You now rent out your house. Since you will be living far away, you probably will have to hire a property manager to collect the rent and deal with the tenants. Obviously, this is an additional expense which must be included in your calculations. While you may be willing to have a reasonable yearly negative cash flow, you obviously want to make sure that your income will be able to support this loss.

I believe the market will rebound, but haven’t a clue as to when this will happen. Hopefully, within two or three years, the market value of your house will have increased, in which case your overall loss will be less than if you sell it now. And whatever the loss, you may now be able to deduct it on your income tax return.

Mr. Block gives this warning, however:

You actually have to rent out the home before you can take a loss deduction. This limitation has been upheld by the courts.

In other words, it is not sufficient if you just give a real estate agent a listing, or place a ‘for rent’ advertisement in your local newspaper. If you cannot rent the house, you cannot take any deduction for your loss.

The IRS follows what is known as the two year ‘old and cold’ rule. If you rent the house for just one year, the IRS may still consider the house to be your principal residence. However, if you rent for two or more years, your principal residence has now become ‘old and cold’.
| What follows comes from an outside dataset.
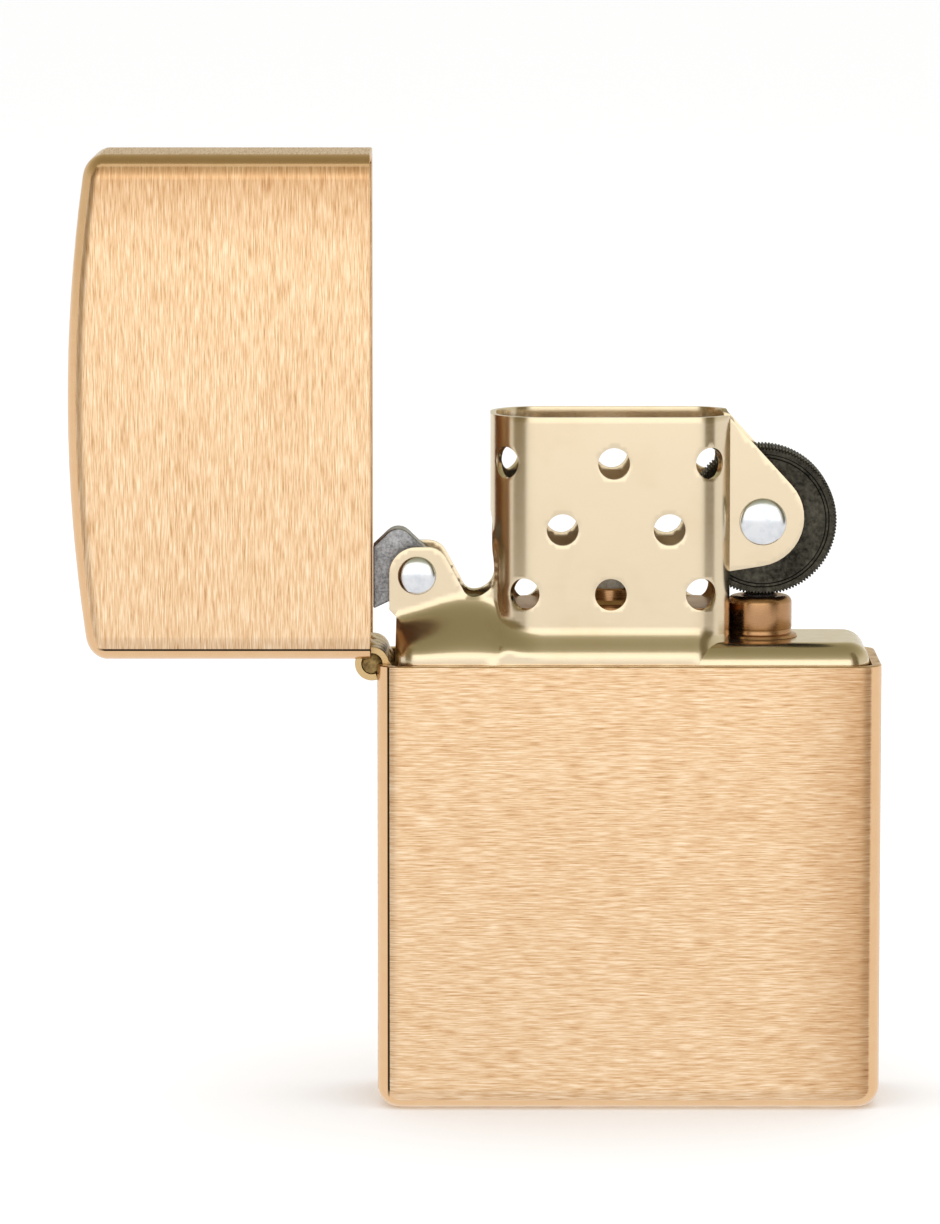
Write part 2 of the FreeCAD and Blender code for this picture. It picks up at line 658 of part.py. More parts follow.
def build_felt_pad():
    """Felt pad in the tank's mouth, with a hole for the flint screw."""
    body = new_body("felt_pad")
    gap = "(sheet + pad_fit)"
    outline = new_sketch(body, "pad_outline", "XY_Plane", "pad_foot")
    draw_rounded_rectangle(
        outline, "tank_left + " + gap, "tank_right - " + gap,
        "-tank_depth / 2 + " + gap, "tank_depth / 2 - " + gap, "(tank_corner - sheet)",
    )
    extrude(body, "Pad", outline, "pad_top - pad_foot")
    hole = new_sketch(body, "pad_screw_hole", "XY_Plane", "0")
    draw_circle(hole, "tube_x", "0", "screw_head_radius + pad_fit")
    extrude(body, "Pocket", hole, "2 * pad_top", backwards=True)
    return body


def build_cotton_packing():
    """Cotton balls packed round the wick and the flint tube."""
    balls = []
    rows = 3
    depth = "(tank_depth / 2 - sheet - cotton_wall_gap)"
    columns = [
        ("tank_left + sheet + cotton_wall_gap", "wick_x - wick_radius - cotton_tube_gap"),
        ("wick_x + wick_radius + cotton_tube_gap", "tube_x - tube_radius - cotton_tube_gap"),
        ("tube_x + tube_radius + cotton_tube_gap", "tank_right - sheet - cotton_wall_gap"),
    ]
    step = "((cotton_top - cotton_foot) / %d)" % rows
    for column, (left, right) in enumerate(columns):
        for row in range(rows):
            ball = document.addObject("Part::Box", "cotton_block_%d_%d" % (column, row))
            bind(ball, "Length", "(%s) - (%s)" % (right, left))
            bind(ball, "Width", "2 * " + depth)
            bind(ball, "Height", step + " - cotton_gap")
            bind(ball, ".Placement.Base.x", left)
            bind(ball, ".Placement.Base.y", "-" + depth)
            bind(ball, ".Placement.Base.z", "cotton_foot + %d * %s" % (row, step))
            name = "cotton_ball_%d_%d" % (column, row)
            balls.append(soften(name, ball, "cotton_rounding", lambda edge: True))
    packing = document.addObject("Part::Compound", "cotton_packing")
    packing.Links = balls
    packing.Label = "cotton_packing"
    return packing


def build_flint_tube():
    """Tube that holds flint, spring and screw, with its collar under the wheel."""
    tube = stand_cylinder("tube_wall", "tube_radius", "tube_foot + tube_seat", "collar_top", "tube_x")
    collar = stand_cylinder("tube_collar", "collar_radius", "shoulder_top", "collar_top", "tube_x")
    document.recompute()
    top = size("collar_top")
    rounded = soften("tube_collar_round", collar, "collar_round", lies_at(top))
    bore = stand_cylinder("tube_bore_tool", "tube_bore", "0", "collar_top + tube_foot", "tube_x")
    return cut("flint_tube", fuse("tube_outside", [tube, rounded]), bore)


def build_flint():
    """Flint stick."""
    flint = stand_cylinder("flint_stick", "flint_radius", "flint_top - flint_length", "flint_top", "tube_x")
    return soften("flint", flint, "flint_round", lambda edge: edge.Closed)


def build_spring_tip():
    """Tip that sits in the spring's top end and pushes the flint."""
    under = "(flint_top - flint_length)"
    seat = under + " - tip_length"
    head = stand_cylinder("tip_head", "flint_radius - tip_fit", seat, under, "tube_x")
    stem = stand_cylinder(
        "tip_stem", "spring_radius - spring_wire - stem_fit", seat + " - stem_length", under, "tube_x"
    )
    return fuse("flint_spring_tip", [head, stem])


def build_flint_spring():
    """Long coil spring between the screw and the tip."""
    top = "(flint_top - flint_length - tip_length - spring_wire - spring_fit)"
    low = "(spring_foot + spring_wire + spring_fit)"
    path = document.addObject("Part::Helix", "spring_path")
    bind(path, "Pitch", "spring_pitch")
    bind(path, "Height", "%s - %s" % (top, low))
    bind(path, "Radius", "spring_radius")
    bind(path, ".Placement.Base.x", "tube_x")
    bind(path, ".Placement.Base.z", low)
    wire = document.addObject("Part::Circle", "spring_wire_section")
    bind(wire, "Radius", "spring_wire")
    wire.Placement.Rotation = FreeCAD.Rotation(Vector(1, 0, 0), 90)
    bind(wire, ".Placement.Base.x", "tube_x + spring_radius")
    bind(wire, ".Placement.Base.z", low)
    coil = document.addObject("Part::Sweep", "flint_spring")
    coil.Sections = [wire]
    coil.Spine = (path, [])
    coil.Solid = True
    coil.Frenet = True
    coil.Label = "flint_spring"
    return coil


def build_flint_screw():
    """Slotted screw that closes the flint tube from below."""
    head = stand_cylinder("screw_head", "screw_head_radius", "screw_head_foot", "screw_head_top", "tube_x")
    rounding = "screw_head_round"
    head = soften("screw_head_softened", head, rounding, lies_at(size("screw_head_foot")))
    shank = stand_cylinder(
        "screw_shank", "screw_shank_radius",
        "screw_head_top - screw_head_round", "screw_shank_top", "tube_x",
    )
    slot = document.addObject("Part::Box", "screw_slot_tool")
    bind(slot, "Length", "4 * screw_head_radius")
    bind(slot, "Width", "screw_slot")
    bind(slot, "Height", "2 * screw_slot_depth")
    bind(slot, ".Placement.Base.x", "tube_x - 2 * screw_head_radius")
    bind(slot, ".Placement.Base.y", "-screw_slot / 2")
    bind(slot, ".Placement.Base.z", "screw_head_foot - screw_slot_depth")
    return cut("flint_screw", fuse("screw_blank", [head, shank]), slot)


def build_wick():
    """Braided wick from the packing up into the windscreen."""
    cord = stand_cylinder("wick_cord", "wick_radius", "wick_foot", "wick_top", "wick_x")
    return soften("wick", cord, "wick_round", lies_at(size("wick_top")))


def build_cam():
    """Sintered cam on its rivet: a round boss and a blunt nose towards the lid."""
    body = new_body("cam")
    shape = new_sketch(body, "cam_outline", "XZ_Plane")
    draw_outline(shape, [
        ("cam_x - cam_nose_x", "cam_z + cam_nose_top"),
        ("cam_x - cam_nose_x", "cam_z - cam_nose_foot"),
        ("cam_x - cam_heel_x", "cam_z - cam_heel_z"),
        ("cam_x - cam_boss_x", "cam_z - cam_boss_z", "cam_boss", 1),
        ("cam_x + cam_back_x", "cam_z + cam_back_z"),
        ("cam_x + cam_crest_x", "cam_z + cam_crest_z"),
        ("cam_x - cam_lobe_x", "cam_z + cam_lobe_z", "cam_lobe_round", 1),
        ("cam_x - cam_brow_x", "cam_z + cam_brow_z"),
    ])
    extrude(body, "Pad", shape, "2 * cam_half_width", "Symmetric")
    bore = new_sketch(body, "cam_bore", "XZ_Plane")
    draw_circle(bore, "cam_x", "cam_z", "cam_rivet_radius + cam_fit")
    extrude(body, "Pocket", bore, "8 * cam_half_width", "Symmetric")
    return body


def build_flint_wheel():
    """Hardened striking wheel with chamfered rims."""
    body = new_body("flint_wheel")
    outline = new_sketch(body, "wheel_outline", "XZ_Plane")
    draw_circle(outline, "wheel_x", "wheel_z", "wheel_radius")
    disc = extrude(body, "Pad", outline, "2 * wheel_half_width", "Symmetric")
    chamfer = body.newObject("PartDesign::Chamfer", "wheel_rims")
    edges = enumerate(disc.Shape.Edges, start=1)
    chamfer.Base = (disc, ["Edge%d" % number for number, edge in edges if edge.Closed])
    bind(chamfer, "Size", "wheel_chamfer")
    document.recompute()
    bore = new_sketch(body, "wheel_bore", "XZ_Plane")
    draw_circle(bore, "wheel_x", "wheel_z", "wheel_rivet_radius + wheel_fit")
    extrude(body, "Pocket", bore, "4 * wheel_half_width", "Symmetric")
    return body


def build_cam_spring():
    """Flat spring on the shoulder, turned up under the cam."""
    body = new_body("cam_spring")
    low = "(shoulder_top + strip_lift)"
    top = "(shoulder_top + strip_lift + spring_strip)"
    profile = new_sketch(body, "cam_spring_side", "XZ_Plane")
    draw_outline(profile, [
        ("chimney_left - strip_right", low),
        ("chimney_left - strip_right", top),
        ("tank_left + strip_bend_x", top, "strip_bend", -1),
        ("tank_left + strip_bend_x - strip_bend", top + " + strip_bend"),
        ("tank_left + strip_tip_inner", low + " + strip_tip_high"),
        ("tank_left + strip_tip_outer", low + " + strip_tip_low"),
        ("tank_left + strip_rise_x", top + " + strip_bend", "strip_outer_bend", 1),
        ("tank_left + strip_bend_x", low),
    ])
    extrude(body, "Pad", profile, "2 * cam_half_width", "Symmetric")
    hole = new_sketch(body, "cam_spring_hole", "XY_Plane", "shoulder_top - spring_strip")
    draw_circle(hole, "chimney_left - strip_rivet_x", "0", "strip_rivet_radius")
    extrude(body, "Pocket", hole, "4 * spring_strip", backwards=True)
    return body


def build_cam_spring_rivet():
    """Rivet that holds the cam spring down."""
    place = "chimney_left - strip_rivet_x"
    shank = stand_cylinder(
        "spring_rivet_shank", "strip_rivet_radius",
        "shoulder_top + strip_lift", "shoulder_top + strip_shank_top", place,
    )
    head = stand_cylinder(
        "spring_rivet_head", "strip_head_radius",
        "shoulder_top + strip_lift + spring_strip", "shoulder_top + strip_head_top", place,
    )
    return fuse("cam_spring_rivet", [shank, head])


def swing_open(part):
    """Turn a lid part from closed to its resting, open position."""
    pivot = Vector(size("pivot_x"), 0, size("base_height"))
    turn = FreeCAD.Rotation(Vector(0, -1, 0), size("lid_open_angle"))
    part.Placement = FreeCAD.Placement(Vector(0, 0, 0), turn, pivot)
    return part


LID_BORE = "pin_radius + pin_clearance"
PARTS = [
    build_case_bottom(),
    build_hinge_leaf("case_hinge_leaf", (0, 2, 4), -1, "base_leaf_drop", "pin_radius"),
    build_hinge_pin(),
    swing_open(build_lid_shell()),
    swing_open(build_hinge_leaf("lid_hinge_leaf", (1, 3), 1, "lid_leaf_rise", LID_BORE)),
    build_fuel_tank(),
    build_insert_top(),
    build_chimney_floor(),
    build_felt_pad(),
    build_cotton_packing(),
    build_wick(),
    build_flint_tube(),
    build_flint(),
    build_spring_tip(),
    build_flint_spring(),
    build_flint_screw(),
    build_rivet("cam_rivet", "cam_rivet_radius", "cam_head_radius", "cam_x", "cam_z"),
    build_rivet("wheel_rivet", "wheel_rivet_radius", "wheel_head_radius", "wheel_x", "wheel_z"),
    build_cam(),
    build_cam_spring(),
    build_cam_spring_rivet(),
    build_flint_wheel(),
]

document.recompute()
for thing in document.Objects:
    if "Invalid" in thing.State or "Error" in thing.State:
        raise RuntimeError("%s did not build: %s" % (thing.Label, thing.State))

os.makedirs("parts", exist_ok=True)
for part in PARTS:
    if part.Shape.isNull() or not part.Shape.isValid():
        raise RuntimeError("%s has no valid shape" % part.Label)
    part.Shape.exportStep("parts/%s.step" % part.Label)
    print("%s: %d solid(s), %.2f mm3" % (part.Label, len(part.Shape.Solids), part.Shape.Volume))
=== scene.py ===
import json
import math

import bmesh
import bpy
from mathutils import Matrix, Vector, noise
from mathutils.geometry import delaunay_2d_cdt


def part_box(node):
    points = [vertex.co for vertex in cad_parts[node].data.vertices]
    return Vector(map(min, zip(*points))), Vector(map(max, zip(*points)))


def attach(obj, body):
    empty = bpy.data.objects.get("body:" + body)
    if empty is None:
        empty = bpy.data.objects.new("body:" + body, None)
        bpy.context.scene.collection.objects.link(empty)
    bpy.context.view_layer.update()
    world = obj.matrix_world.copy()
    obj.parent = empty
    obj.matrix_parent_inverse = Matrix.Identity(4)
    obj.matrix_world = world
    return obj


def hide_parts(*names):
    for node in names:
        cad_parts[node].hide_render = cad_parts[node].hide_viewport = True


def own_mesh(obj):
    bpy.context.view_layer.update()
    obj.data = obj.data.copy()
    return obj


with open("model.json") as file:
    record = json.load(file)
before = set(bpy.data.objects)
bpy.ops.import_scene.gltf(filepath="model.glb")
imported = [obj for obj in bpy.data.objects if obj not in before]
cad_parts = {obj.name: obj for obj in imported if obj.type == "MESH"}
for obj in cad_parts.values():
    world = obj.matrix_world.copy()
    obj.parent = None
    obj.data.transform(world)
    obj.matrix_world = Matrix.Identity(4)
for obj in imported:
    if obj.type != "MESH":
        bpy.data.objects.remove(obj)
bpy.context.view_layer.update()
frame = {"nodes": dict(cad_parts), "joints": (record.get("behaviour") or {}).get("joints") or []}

# Lengths are millimetres in the frame's axes; pieces are scaled to metres when made.
MM = 0.001
SHEET = 0.45


def box_mm(node):
    """Lowest and highest corner of a CAD node in millimetres."""
    low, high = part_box(node)
    return Vector(low) / MM, Vector(high) / MM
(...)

Nothing is easy when the IRS is involved. How do you determine the amount of your loss for tax purposes, once you have decided to rent it? According to the IRS, you calculate loss at of the date that you converted the house into rental property. Here is the formula:

      . Use the lesser of the property’s adjusted basis or fair market value at the time of the change;
        Add to (1) the cost of any improvements and other increases to basis since the change;
          Subtract from (2) depreciation and any other decreases to basis since the change, and
            Subtract the amount you realized on the sale from the result in (3). If the amount is more than the result in (3), treat this result as zero. The result in (4) is the loss you can deduct.’

          (For more information, see IRS Publication 544, available on the web at

          You will need your accountant or tax advisor to assist you in calculating the loss, but the IRS does provide a helpful example:

          Five years ago, you changed your principal home to rental property. At the time of the change, the adjusted basis was $75,000, and the fair market value was $70,000. This year, you sold the house for $55,000. Over the years, your depreciation was $12,620. Using the formula spelled above, here is how it works:

          Lesser of adjusted basis or fair market value at time of change: $70,000

          Plus cost of any improvements: -0-

          Minus Depreciation: -12,620

          = 57,380

          Minus amount realized from sale: 55,000

          Your deductible loss: $2,380

          To complicate things even more, the law also places limits on the amount of the loss that can be deducted each year. According to Block, you can offset capital losses against capital gains. ‘But in the absence of capital gains, the yearly cap is $3000 ($1500 for those filing separate tax returns) on the amount of losses they can offset against their ‘ordinary income’. The law does, however, allow taxpayers to carry forward unused losses to later years.’

          This ‘convert to rental’ scenario is food for thought, but before you take any steps — or sign any contracts — make sure that you have a complete understanding of the complexities of our tax laws. Expert advice is a necessity.